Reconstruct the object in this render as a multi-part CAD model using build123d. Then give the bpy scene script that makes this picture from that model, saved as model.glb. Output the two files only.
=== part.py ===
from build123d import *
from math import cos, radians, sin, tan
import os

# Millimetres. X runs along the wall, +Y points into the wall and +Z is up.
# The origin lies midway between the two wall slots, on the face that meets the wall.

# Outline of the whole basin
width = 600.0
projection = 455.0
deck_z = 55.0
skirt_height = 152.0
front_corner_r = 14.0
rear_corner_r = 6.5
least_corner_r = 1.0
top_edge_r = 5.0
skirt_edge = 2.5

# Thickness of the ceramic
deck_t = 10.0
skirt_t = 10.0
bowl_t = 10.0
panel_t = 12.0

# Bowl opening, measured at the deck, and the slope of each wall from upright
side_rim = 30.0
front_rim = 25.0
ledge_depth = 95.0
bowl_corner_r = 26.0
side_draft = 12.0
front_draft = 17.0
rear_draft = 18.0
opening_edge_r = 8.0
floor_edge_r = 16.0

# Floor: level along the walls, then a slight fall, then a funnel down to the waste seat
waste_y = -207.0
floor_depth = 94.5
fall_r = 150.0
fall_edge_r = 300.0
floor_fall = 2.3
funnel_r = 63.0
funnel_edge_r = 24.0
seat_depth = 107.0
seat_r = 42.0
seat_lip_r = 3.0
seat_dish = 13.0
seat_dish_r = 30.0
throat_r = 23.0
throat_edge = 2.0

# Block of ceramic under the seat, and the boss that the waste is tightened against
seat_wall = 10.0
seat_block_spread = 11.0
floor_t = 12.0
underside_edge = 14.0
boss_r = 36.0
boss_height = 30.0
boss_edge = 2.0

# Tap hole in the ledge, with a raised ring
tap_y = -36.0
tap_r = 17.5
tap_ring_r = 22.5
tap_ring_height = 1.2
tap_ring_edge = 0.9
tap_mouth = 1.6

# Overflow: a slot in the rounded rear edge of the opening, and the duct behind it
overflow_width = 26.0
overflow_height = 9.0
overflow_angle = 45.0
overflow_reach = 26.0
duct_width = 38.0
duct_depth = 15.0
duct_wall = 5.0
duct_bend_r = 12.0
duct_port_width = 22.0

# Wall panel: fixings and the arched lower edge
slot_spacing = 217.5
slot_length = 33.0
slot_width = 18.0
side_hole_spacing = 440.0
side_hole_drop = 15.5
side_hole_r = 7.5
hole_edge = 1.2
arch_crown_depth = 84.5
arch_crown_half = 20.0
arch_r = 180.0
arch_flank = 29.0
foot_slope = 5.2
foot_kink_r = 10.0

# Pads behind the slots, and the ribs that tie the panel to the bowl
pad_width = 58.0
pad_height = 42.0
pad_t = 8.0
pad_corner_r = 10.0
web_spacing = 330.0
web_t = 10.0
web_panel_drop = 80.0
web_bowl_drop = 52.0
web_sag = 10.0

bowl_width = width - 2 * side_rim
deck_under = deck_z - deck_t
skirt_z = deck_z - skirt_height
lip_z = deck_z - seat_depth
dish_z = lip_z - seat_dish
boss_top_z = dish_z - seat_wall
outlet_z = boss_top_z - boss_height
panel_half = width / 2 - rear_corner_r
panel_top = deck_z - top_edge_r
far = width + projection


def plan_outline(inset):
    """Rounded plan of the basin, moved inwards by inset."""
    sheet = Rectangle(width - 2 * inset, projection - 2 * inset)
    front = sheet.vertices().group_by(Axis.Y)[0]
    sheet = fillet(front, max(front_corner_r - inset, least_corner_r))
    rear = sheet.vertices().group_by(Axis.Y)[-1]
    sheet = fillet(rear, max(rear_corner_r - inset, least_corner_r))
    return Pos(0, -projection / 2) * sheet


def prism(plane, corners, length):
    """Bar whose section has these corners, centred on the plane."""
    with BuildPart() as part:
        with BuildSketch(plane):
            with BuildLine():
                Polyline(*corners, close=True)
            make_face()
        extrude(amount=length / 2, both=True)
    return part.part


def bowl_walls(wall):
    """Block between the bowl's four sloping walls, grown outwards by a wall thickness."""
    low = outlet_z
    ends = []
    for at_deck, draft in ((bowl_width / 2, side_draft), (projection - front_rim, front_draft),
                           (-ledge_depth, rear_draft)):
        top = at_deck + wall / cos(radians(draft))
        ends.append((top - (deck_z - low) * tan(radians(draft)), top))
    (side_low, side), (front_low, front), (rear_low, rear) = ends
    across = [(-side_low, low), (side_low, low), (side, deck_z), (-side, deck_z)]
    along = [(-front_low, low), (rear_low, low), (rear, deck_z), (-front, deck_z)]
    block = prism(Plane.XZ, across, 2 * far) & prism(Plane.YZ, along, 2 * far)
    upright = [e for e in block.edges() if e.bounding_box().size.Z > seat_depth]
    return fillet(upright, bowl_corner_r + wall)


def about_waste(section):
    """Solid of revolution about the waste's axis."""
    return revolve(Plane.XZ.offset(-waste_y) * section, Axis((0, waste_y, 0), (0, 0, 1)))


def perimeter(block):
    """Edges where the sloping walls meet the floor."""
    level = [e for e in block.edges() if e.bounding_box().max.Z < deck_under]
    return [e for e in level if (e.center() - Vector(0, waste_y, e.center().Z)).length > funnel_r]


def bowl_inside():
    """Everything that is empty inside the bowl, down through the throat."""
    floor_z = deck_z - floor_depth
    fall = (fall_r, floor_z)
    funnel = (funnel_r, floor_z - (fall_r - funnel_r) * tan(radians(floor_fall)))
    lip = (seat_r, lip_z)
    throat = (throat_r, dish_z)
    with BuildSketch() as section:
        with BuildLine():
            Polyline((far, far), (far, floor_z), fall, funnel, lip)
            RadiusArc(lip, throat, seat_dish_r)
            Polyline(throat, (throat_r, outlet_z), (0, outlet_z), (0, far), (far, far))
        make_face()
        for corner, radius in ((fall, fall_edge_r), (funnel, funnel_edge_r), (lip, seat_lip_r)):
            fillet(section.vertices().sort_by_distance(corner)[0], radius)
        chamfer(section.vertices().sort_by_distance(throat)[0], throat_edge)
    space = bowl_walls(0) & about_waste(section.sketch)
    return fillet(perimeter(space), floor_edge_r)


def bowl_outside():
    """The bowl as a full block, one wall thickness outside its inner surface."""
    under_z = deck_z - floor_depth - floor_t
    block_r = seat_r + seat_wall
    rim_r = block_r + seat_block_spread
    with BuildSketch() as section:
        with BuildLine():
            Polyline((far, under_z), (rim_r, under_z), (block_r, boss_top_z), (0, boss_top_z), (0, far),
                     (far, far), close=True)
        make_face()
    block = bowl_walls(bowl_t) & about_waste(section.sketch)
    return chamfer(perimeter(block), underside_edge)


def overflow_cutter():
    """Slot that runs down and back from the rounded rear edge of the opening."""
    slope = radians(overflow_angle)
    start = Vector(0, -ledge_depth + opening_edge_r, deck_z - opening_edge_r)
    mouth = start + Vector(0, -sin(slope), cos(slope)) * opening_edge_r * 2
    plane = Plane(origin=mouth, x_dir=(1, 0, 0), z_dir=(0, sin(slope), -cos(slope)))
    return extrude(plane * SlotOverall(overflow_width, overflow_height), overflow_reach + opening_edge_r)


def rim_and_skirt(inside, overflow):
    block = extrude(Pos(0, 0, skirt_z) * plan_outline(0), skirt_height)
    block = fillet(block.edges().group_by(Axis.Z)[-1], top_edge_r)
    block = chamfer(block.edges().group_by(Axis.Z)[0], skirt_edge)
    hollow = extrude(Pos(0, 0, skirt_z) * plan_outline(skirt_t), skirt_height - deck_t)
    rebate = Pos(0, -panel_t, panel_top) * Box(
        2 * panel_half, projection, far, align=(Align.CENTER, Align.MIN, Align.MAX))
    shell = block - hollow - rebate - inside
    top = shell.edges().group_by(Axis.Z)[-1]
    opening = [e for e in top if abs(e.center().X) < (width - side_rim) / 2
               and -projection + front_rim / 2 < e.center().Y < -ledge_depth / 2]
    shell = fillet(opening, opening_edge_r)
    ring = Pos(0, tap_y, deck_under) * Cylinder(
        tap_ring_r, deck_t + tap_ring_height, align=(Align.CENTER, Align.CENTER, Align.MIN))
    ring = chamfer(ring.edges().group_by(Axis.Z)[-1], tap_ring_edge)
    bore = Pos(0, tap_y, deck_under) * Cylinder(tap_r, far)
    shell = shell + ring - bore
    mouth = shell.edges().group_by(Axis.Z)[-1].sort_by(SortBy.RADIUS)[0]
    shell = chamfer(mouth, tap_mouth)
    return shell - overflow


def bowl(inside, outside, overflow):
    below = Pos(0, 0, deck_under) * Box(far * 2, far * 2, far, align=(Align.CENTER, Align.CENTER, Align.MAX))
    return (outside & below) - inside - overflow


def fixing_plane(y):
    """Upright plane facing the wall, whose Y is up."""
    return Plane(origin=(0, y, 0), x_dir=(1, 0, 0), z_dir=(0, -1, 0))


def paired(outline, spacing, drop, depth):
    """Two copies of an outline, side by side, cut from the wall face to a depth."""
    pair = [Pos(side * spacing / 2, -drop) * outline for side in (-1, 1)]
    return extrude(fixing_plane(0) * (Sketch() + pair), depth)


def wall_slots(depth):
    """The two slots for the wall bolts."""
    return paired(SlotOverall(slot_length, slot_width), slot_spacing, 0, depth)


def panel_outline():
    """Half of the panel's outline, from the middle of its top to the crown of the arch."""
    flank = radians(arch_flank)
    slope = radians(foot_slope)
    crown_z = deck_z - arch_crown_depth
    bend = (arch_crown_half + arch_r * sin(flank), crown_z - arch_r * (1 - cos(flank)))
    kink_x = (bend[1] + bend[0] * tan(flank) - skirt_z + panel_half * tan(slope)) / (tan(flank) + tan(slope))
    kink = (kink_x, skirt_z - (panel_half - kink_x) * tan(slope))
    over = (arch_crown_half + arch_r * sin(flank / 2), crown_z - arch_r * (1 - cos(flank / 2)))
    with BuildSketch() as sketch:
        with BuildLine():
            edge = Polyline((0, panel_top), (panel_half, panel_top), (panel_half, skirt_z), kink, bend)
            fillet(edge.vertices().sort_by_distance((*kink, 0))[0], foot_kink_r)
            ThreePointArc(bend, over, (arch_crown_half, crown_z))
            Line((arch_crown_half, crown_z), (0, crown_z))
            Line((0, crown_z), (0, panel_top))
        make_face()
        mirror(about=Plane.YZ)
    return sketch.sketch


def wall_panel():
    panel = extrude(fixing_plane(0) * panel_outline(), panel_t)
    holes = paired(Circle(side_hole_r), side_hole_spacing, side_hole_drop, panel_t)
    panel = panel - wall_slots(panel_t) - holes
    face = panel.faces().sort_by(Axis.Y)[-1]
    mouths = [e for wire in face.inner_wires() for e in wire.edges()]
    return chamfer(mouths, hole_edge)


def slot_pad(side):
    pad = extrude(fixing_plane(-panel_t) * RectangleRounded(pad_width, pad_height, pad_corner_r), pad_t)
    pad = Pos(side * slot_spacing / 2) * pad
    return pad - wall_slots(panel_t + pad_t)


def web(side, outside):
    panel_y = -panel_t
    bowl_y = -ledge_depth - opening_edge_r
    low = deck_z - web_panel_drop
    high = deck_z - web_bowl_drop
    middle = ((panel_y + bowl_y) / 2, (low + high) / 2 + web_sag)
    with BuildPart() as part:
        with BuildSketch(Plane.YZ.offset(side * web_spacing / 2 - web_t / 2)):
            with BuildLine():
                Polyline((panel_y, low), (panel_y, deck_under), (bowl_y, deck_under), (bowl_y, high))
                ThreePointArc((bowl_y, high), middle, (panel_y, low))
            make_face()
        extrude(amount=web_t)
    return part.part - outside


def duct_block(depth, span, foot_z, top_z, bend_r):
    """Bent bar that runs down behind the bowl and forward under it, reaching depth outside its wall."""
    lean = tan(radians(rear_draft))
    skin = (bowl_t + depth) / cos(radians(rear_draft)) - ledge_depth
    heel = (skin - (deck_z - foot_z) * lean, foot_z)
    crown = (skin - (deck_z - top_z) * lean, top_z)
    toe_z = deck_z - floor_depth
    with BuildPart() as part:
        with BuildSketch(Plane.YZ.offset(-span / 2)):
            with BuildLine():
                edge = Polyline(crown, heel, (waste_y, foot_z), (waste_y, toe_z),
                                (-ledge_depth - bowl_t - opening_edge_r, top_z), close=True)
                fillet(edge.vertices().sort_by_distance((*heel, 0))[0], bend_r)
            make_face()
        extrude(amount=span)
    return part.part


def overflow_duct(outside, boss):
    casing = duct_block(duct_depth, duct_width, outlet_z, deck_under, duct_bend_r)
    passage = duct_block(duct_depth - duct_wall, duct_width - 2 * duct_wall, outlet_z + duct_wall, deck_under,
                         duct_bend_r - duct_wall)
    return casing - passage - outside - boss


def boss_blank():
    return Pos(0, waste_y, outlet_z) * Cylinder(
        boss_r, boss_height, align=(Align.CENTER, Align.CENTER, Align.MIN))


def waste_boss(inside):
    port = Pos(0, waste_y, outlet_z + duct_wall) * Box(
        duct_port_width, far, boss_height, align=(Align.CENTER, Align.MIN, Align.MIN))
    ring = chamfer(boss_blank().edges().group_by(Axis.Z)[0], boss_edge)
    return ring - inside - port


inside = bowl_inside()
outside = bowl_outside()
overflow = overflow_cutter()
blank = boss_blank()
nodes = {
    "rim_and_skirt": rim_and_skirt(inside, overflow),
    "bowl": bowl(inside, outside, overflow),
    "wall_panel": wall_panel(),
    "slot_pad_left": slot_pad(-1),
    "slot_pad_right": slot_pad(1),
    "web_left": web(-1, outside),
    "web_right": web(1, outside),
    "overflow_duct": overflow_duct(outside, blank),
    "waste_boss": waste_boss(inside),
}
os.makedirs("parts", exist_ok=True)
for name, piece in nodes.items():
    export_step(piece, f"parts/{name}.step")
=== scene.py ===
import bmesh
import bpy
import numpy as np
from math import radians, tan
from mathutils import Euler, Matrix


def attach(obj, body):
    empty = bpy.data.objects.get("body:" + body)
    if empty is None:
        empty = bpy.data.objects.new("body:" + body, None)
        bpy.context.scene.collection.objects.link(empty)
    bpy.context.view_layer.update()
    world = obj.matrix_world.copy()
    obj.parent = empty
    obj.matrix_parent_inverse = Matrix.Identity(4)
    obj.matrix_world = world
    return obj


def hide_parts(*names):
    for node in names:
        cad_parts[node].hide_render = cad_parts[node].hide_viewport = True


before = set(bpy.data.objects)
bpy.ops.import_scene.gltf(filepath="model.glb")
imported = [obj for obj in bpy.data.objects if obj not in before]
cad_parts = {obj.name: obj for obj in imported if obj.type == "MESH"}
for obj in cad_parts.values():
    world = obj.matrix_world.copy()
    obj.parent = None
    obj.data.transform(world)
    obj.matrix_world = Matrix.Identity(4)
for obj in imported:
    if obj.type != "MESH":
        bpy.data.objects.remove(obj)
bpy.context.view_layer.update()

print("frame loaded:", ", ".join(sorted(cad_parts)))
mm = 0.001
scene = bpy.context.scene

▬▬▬

■ SET TASK: From the opening line of the data above, please print each line as written up to and including the line that contains "duct_port_width = 22.0", and nothing more.

■ ANSWER IN FULL:
Reconstruct the object in this render as a multi-part CAD model using build123d. Then give the bpy scene script that makes this picture from that model, saved as model.glb. Output the two files only.
=== part.py ===
from build123d import *
from math import cos, radians, sin, tan
import os

# Millimetres. X runs along the wall, +Y points into the wall and +Z is up.
# The origin lies midway between the two wall slots, on the face that meets the wall.

# Outline of the whole basin
width = 600.0
projection = 455.0
deck_z = 55.0
skirt_height = 152.0
front_corner_r = 14.0
rear_corner_r = 6.5
least_corner_r = 1.0
top_edge_r = 5.0
skirt_edge = 2.5

# Thickness of the ceramic
deck_t = 10.0
skirt_t = 10.0
bowl_t = 10.0
panel_t = 12.0

# Bowl opening, measured at the deck, and the slope of each wall from upright
side_rim = 30.0
front_rim = 25.0
ledge_depth = 95.0
bowl_corner_r = 26.0
side_draft = 12.0
front_draft = 17.0
rear_draft = 18.0
opening_edge_r = 8.0
floor_edge_r = 16.0

# Floor: level along the walls, then a slight fall, then a funnel down to the waste seat
waste_y = -207.0
floor_depth = 94.5
fall_r = 150.0
fall_edge_r = 300.0
floor_fall = 2.3
funnel_r = 63.0
funnel_edge_r = 24.0
seat_depth = 107.0
seat_r = 42.0
seat_lip_r = 3.0
seat_dish = 13.0
seat_dish_r = 30.0
throat_r = 23.0
throat_edge = 2.0

# Block of ceramic under the seat, and the boss that the waste is tightened against
seat_wall = 10.0
seat_block_spread = 11.0
floor_t = 12.0
underside_edge = 14.0
boss_r = 36.0
boss_height = 30.0
boss_edge = 2.0

# Tap hole in the ledge, with a raised ring
tap_y = -36.0
tap_r = 17.5
tap_ring_r = 22.5
tap_ring_height = 1.2
tap_ring_edge = 0.9
tap_mouth = 1.6

# Overflow: a slot in the rounded rear edge of the opening, and the duct behind it
overflow_width = 26.0
overflow_height = 9.0
overflow_angle = 45.0
overflow_reach = 26.0
duct_width = 38.0
duct_depth = 15.0
duct_wall = 5.0
duct_bend_r = 12.0
duct_port_width = 22.0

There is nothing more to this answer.